BRIEF. Copy each line below without leaving any out.
[START MATERIAL]
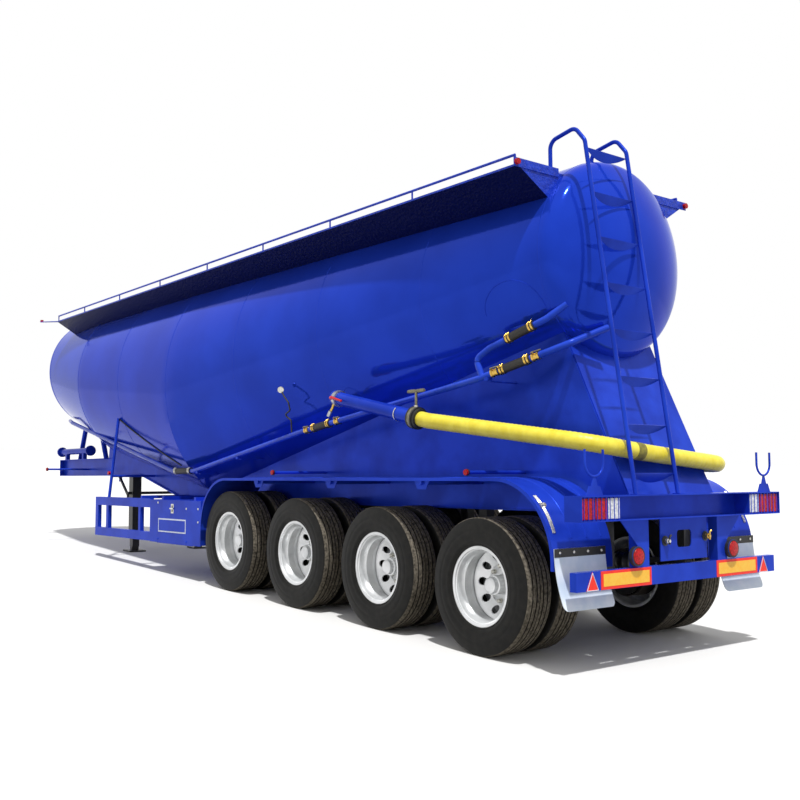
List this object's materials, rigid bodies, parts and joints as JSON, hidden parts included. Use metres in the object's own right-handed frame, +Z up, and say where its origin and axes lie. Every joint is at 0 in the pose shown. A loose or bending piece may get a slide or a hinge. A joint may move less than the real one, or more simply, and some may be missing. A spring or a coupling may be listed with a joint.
{
  "type": "tanker trailer",
  "caption": "Frameless dry bulk tanker semi-trailer with vee belly, twin wheels, walkways, ladder and stored discharge hose.",
  "frame": {"origin": "on the ground under the middle of the trailer, halfway along its overall length", "axes": "+X forward along the ground, +Y to the left, +Z up; the body itself stands nose down on its legs"},
  "size_m": [11.9136, 2.48, 4.1495],
  "materials": {
    "bare_aluminium": "satin",
    "black_rubber": "matte",
    "black_steel": "satin",
    "blue_paint": "gloss",
    "lamp": "gloss",
    "pale_flap": "satin",
    "reflector": "gloss",
    "silver_wheel": "satin",
    "tyre_rubber": "matte",
    "yellow_hose": "satin"
  },
  "bodies": {
    "trailer": {"air_pipe": "blue_paint", "air_reservoirs": "blue_paint", "air_sleeves": "black_rubber", "axles": "black_steel", "coupler_platform": "blue_paint", "cross_members": "blue_paint", "discharge_hose": "yellow_hose", "discharge_pipe": "blue_paint", "discharge_valve": "bare_aluminium", "dished_ends": "blue_paint", "fender_left": "blue_paint", "fender_right": "blue_paint", "flap_strips": "black_rubber", "front_manifold": "blue_paint", "front_struts": "blue_paint", "hose_coupling": "bare_aluminium", "hose_cradles": "blue_paint", "ladder": "blue_paint", "landing_legs": "black_steel", "leaf_springs": "black_steel", "leg_feet": "black_steel", "manhole_necks": "blue_paint", "marker_lamps": "lamp", "marker_rods": "blue_paint", "mudflaps": "pale_flap", "pipe_brackets": "blue_paint", "rear_beam": "blue_paint", "rear_bumper": "blue_paint", "rear_lamps": "lamp", "rear_support_plate": "blue_paint", "reflector_plates": "reflector", "side_frames": "blue_paint", "side_guards": "blue_paint", "spring_hangers": "black_steel", "tank_front_section": "blue_paint", "tank_rear_section": "blue_paint", "tool_boxes": "blue_paint", "walkway_left": "blue_paint", "walkway_right": "blue_paint"},
    "twin_wheel_left_1": {"tyres_left_1": "tyre_rubber", "wheel_left_1": "silver_wheel"},
    "twin_wheel_right_1": {"tyres_right_1": "tyre_rubber", "wheel_right_1": "silver_wheel"},
    "twin_wheel_left_2": {"tyres_left_2": "tyre_rubber", "wheel_left_2": "silver_wheel"},
    "twin_wheel_right_2": {"tyres_right_2": "tyre_rubber", "wheel_right_2": "silver_wheel"},
    "twin_wheel_left_3": {"tyres_left_3": "tyre_rubber", "wheel_left_3": "silver_wheel"},
    "twin_wheel_right_3": {"tyres_right_3": "tyre_rubber", "wheel_right_3": "silver_wheel"},
    "twin_wheel_left_4": {"tyres_left_4": "tyre_rubber", "wheel_left_4": "silver_wheel"},
    "twin_wheel_right_4": {"tyres_right_4": "tyre_rubber", "wheel_right_4": "silver_wheel"},
    "manhole_lid_1": {"manhole_lid_1": "blue_paint"},
    "manhole_lid_2": {"manhole_lid_2": "blue_paint"},
    "box_door_left": {"box_door_left": "blue_paint"},
    "box_door_right": {"box_door_right": "blue_paint"}
  },
  "joints": [
    {"name": "twin_wheel_left_1_spin", "type": "hinge", "parent": "trailer", "child": "twin_wheel_left_1", "pos_m": [-4.89195, 1.07, 0.53], "axis": [0, 1, 0], "continuous": true},
    {"name": "twin_wheel_right_1_spin", "type": "hinge", "parent": "trailer", "child": "twin_wheel_right_1", "pos_m": [-4.89195, -1.07, 0.53], "axis": [0, 1, 0], "continuous": true},
    {"name": "twin_wheel_left_2_spin", "type": "hinge", "parent": "trailer", "child": "twin_wheel_left_2", "pos_m": [-3.58195, 1.07, 0.53], "axis": [0, 1, 0], "continuous": true},
    {"name": "twin_wheel_right_2_spin", "type": "hinge", "parent": "trailer", "child": "twin_wheel_right_2", "pos_m": [-3.58195, -1.07, 0.53], "axis": [0, 1, 0], "continuous": true},
    {"name": "twin_wheel_left_3_spin", "type": "hinge", "parent": "trailer", "child": "twin_wheel_left_3", "pos_m": [-2.27195, 1.07, 0.53], "axis": [0, 1, 0], "continuous": true},
    {"name": "twin_wheel_right_3_spin", "type": "hinge", "parent": "trailer", "child": "twin_wheel_right_3", "pos_m": [-2.27195, -1.07, 0.53], "axis": [0, 1, 0], "continuous": true},
    {"name": "twin_wheel_left_4_spin", "type": "hinge", "parent": "trailer", "child": "twin_wheel_left_4", "pos_m": [-0.96195, 1.07, 0.53], "axis": [0, 1, 0], "continuous": true},
    {"name": "twin_wheel_right_4_spin", "type": "hinge", "parent": "trailer", "child": "twin_wheel_right_4", "pos_m": [-0.96195, -1.07, 0.53], "axis": [0, 1, 0], "continuous": true},
    {"name": "manhole_lid_1_hinge", "type": "hinge", "parent": "trailer", "child": "manhole_lid_1", "pos_m": [-2.82736, -0.32, 3.97168], "axis": [0.9992, 0, -0.041], "range_deg": [0, 110]},
    {"name": "manhole_lid_2_hinge", "type": "hinge", "parent": "trailer", "child": "manhole_lid_2", "pos_m": [2.46818, -0.32, 3.75436], "axis": [0.9992, 0, -0.041], "range_deg": [0, 110]},
    {"name": "box_door_left_hinge", "type": "hinge", "parent": "trailer", "child": "box_door_left", "pos_m": [0.33307, 1.192, 0.38107], "axis": [-0.9992, 0, 0.041], "range_deg": [0, 100]},
    {"name": "box_door_right_hinge", "type": "hinge", "parent": "trailer", "child": "box_door_right", "pos_m": [0.33307, -1.192, 0.38107], "axis": [0.9992, 0, -0.041], "range_deg": [0, 100]}
  ]
}
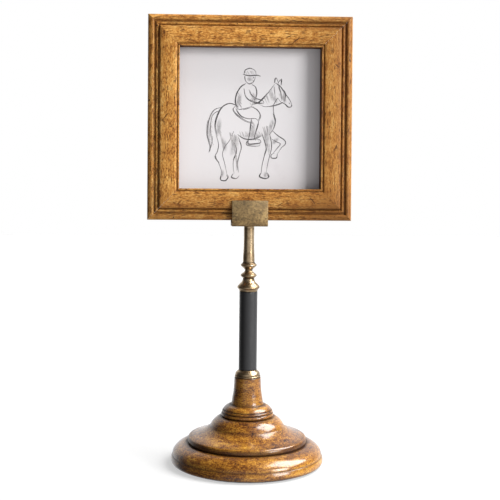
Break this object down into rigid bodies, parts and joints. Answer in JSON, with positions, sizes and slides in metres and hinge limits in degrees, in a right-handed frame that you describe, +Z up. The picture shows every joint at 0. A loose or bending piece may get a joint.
[END MATERIAL]
EXERCISE RESPONSE.
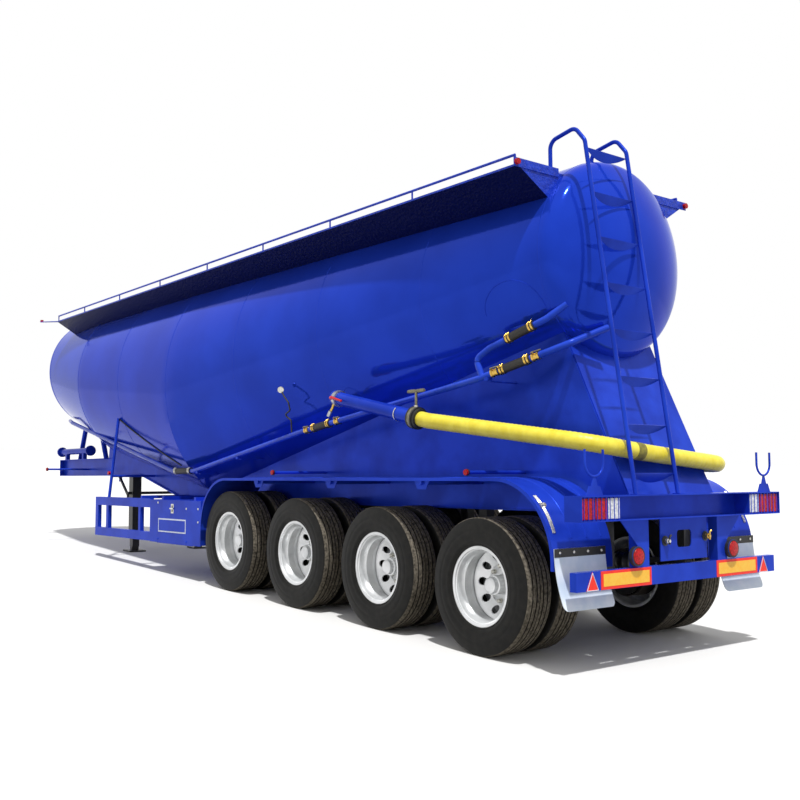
List this object's materials, rigid bodies, parts and joints as JSON, hidden parts included. Use metres in the object's own right-handed frame, +Z up, and say where its origin and axes lie. Every joint is at 0 in the pose shown. A loose or bending piece may get a slide or a hinge. A joint may move less than the real one, or more simply, and some may be missing. A spring or a coupling may be listed with a joint.
{
  "type": "tanker trailer",
  "caption": "Frameless dry bulk tanker semi-trailer with vee belly, twin wheels, walkways, ladder and stored discharge hose.",
  "frame": {"origin": "on the ground under the middle of the trailer, halfway along its overall length", "axes": "+X forward along the ground, +Y to the left, +Z up; the body itself stands nose down on its legs"},
  "size_m": [11.9136, 2.48, 4.1495],
  "materials": {
    "bare_aluminium": "satin",
    "black_rubber": "matte",
    "black_steel": "satin",
    "blue_paint": "gloss",
    "lamp": "gloss",
    "pale_flap": "satin",
    "reflector": "gloss",
    "silver_wheel": "satin",
    "tyre_rubber": "matte",
    "yellow_hose": "satin"
  },
  "bodies": {
    "trailer": {"air_pipe": "blue_paint", "air_reservoirs": "blue_paint", "air_sleeves": "black_rubber", "axles": "black_steel", "coupler_platform": "blue_paint", "cross_members": "blue_paint", "discharge_hose": "yellow_hose", "discharge_pipe": "blue_paint", "discharge_valve": "bare_aluminium", "dished_ends": "blue_paint", "fender_left": "blue_paint", "fender_right": "blue_paint", "flap_strips": "black_rubber", "front_manifold": "blue_paint", "front_struts": "blue_paint", "hose_coupling": "bare_aluminium", "hose_cradles": "blue_paint", "ladder": "blue_paint", "landing_legs": "black_steel", "leaf_springs": "black_steel", "leg_feet": "black_steel", "manhole_necks": "blue_paint", "marker_lamps": "lamp", "marker_rods": "blue_paint", "mudflaps": "pale_flap", "pipe_brackets": "blue_paint", "rear_beam": "blue_paint", "rear_bumper": "blue_paint", "rear_lamps": "lamp", "rear_support_plate": "blue_paint", "reflector_plates": "reflector", "side_frames": "blue_paint", "side_guards": "blue_paint", "spring_hangers": "black_steel", "tank_front_section": "blue_paint", "tank_rear_section": "blue_paint", "tool_boxes": "blue_paint", "walkway_left": "blue_paint", "walkway_right": "blue_paint"},
    "twin_wheel_left_1": {"tyres_left_1": "tyre_rubber", "wheel_left_1": "silver_wheel"},
    "twin_wheel_right_1": {"tyres_right_1": "tyre_rubber", "wheel_right_1": "silver_wheel"},
    "twin_wheel_left_2": {"tyres_left_2": "tyre_rubber", "wheel_left_2": "silver_wheel"},
    "twin_wheel_right_2": {"tyres_right_2": "tyre_rubber", "wheel_right_2": "silver_wheel"},
    "twin_wheel_left_3": {"tyres_left_3": "tyre_rubber", "wheel_left_3": "silver_wheel"},
    "twin_wheel_right_3": {"tyres_right_3": "tyre_rubber", "wheel_right_3": "silver_wheel"},
    "twin_wheel_left_4": {"tyres_left_4": "tyre_rubber", "wheel_left_4": "silver_wheel"},
    "twin_wheel_right_4": {"tyres_right_4": "tyre_rubber", "wheel_right_4": "silver_wheel"},
    "manhole_lid_1": {"manhole_lid_1": "blue_paint"},
    "manhole_lid_2": {"manhole_lid_2": "blue_paint"},
    "box_door_left": {"box_door_left": "blue_paint"},
    "box_door_right": {"box_door_right": "blue_paint"}
  },
  "joints": [
    {"name": "twin_wheel_left_1_spin", "type": "hinge", "parent": "trailer", "child": "twin_wheel_left_1", "pos_m": [-4.89195, 1.07, 0.53], "axis": [0, 1, 0], "continuous": true},
    {"name": "twin_wheel_right_1_spin", "type": "hinge", "parent": "trailer", "child": "twin_wheel_right_1", "pos_m": [-4.89195, -1.07, 0.53], "axis": [0, 1, 0], "continuous": true},
    {"name": "twin_wheel_left_2_spin", "type": "hinge", "parent": "trailer", "child": "twin_wheel_left_2", "pos_m": [-3.58195, 1.07, 0.53], "axis": [0, 1, 0], "continuous": true},
    {"name": "twin_wheel_right_2_spin", "type": "hinge", "parent": "trailer", "child": "twin_wheel_right_2", "pos_m": [-3.58195, -1.07, 0.53], "axis": [0, 1, 0], "continuous": true},
    {"name": "twin_wheel_left_3_spin", "type": "hinge", "parent": "trailer", "child": "twin_wheel_left_3", "pos_m": [-2.27195, 1.07, 0.53], "axis": [0, 1, 0], "continuous": true},
    {"name": "twin_wheel_right_3_spin", "type": "hinge", "parent": "trailer", "child": "twin_wheel_right_3", "pos_m": [-2.27195, -1.07, 0.53], "axis": [0, 1, 0], "continuous": true},
    {"name": "twin_wheel_left_4_spin", "type": "hinge", "parent": "trailer", "child": "twin_wheel_left_4", "pos_m": [-0.96195, 1.07, 0.53], "axis": [0, 1, 0], "continuous": true},
    {"name": "twin_wheel_right_4_spin", "type": "hinge", "parent": "trailer", "child": "twin_wheel_right_4", "pos_m": [-0.96195, -1.07, 0.53], "axis": [0, 1, 0], "continuous": true},
    {"name": "manhole_lid_1_hinge", "type": "hinge", "parent": "trailer", "child": "manhole_lid_1", "pos_m": [-2.82736, -0.32, 3.97168], "axis": [0.9992, 0, -0.041], "range_deg": [0, 110]},
    {"name": "manhole_lid_2_hinge", "type": "hinge", "parent": "trailer", "child": "manhole_lid_2", "pos_m": [2.46818, -0.32, 3.75436], "axis": [0.9992, 0, -0.041], "range_deg": [0, 110]},
    {"name": "box_door_left_hinge", "type": "hinge", "parent": "trailer", "child": "box_door_left", "pos_m": [0.33307, 1.192, 0.38107], "axis": [-0.9992, 0, 0.041], "range_deg": [0, 100]},
    {"name": "box_door_right_hinge", "type": "hinge", "parent": "trailer", "child": "box_door_right", "pos_m": [0.33307, -1.192, 0.38107], "axis": [0.9992, 0, -0.041], "range_deg": [0, 100]}
  ]
}
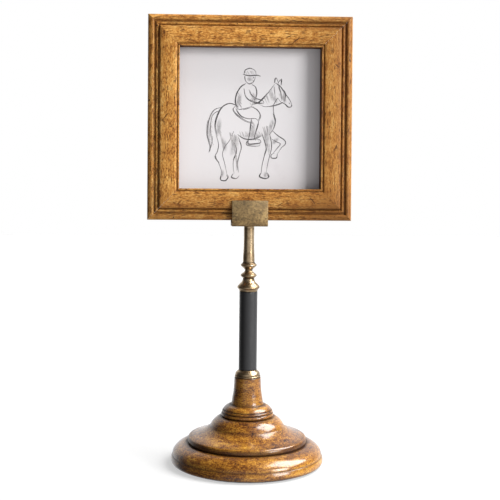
Break this object down into rigid bodies, parts and joints. Answer in JSON, with positions, sizes and slides in metres and hinge limits in degrees, in a right-handed frame that you describe, +Z up. The picture shows every joint at 0. A loose or bending piece may get a joint.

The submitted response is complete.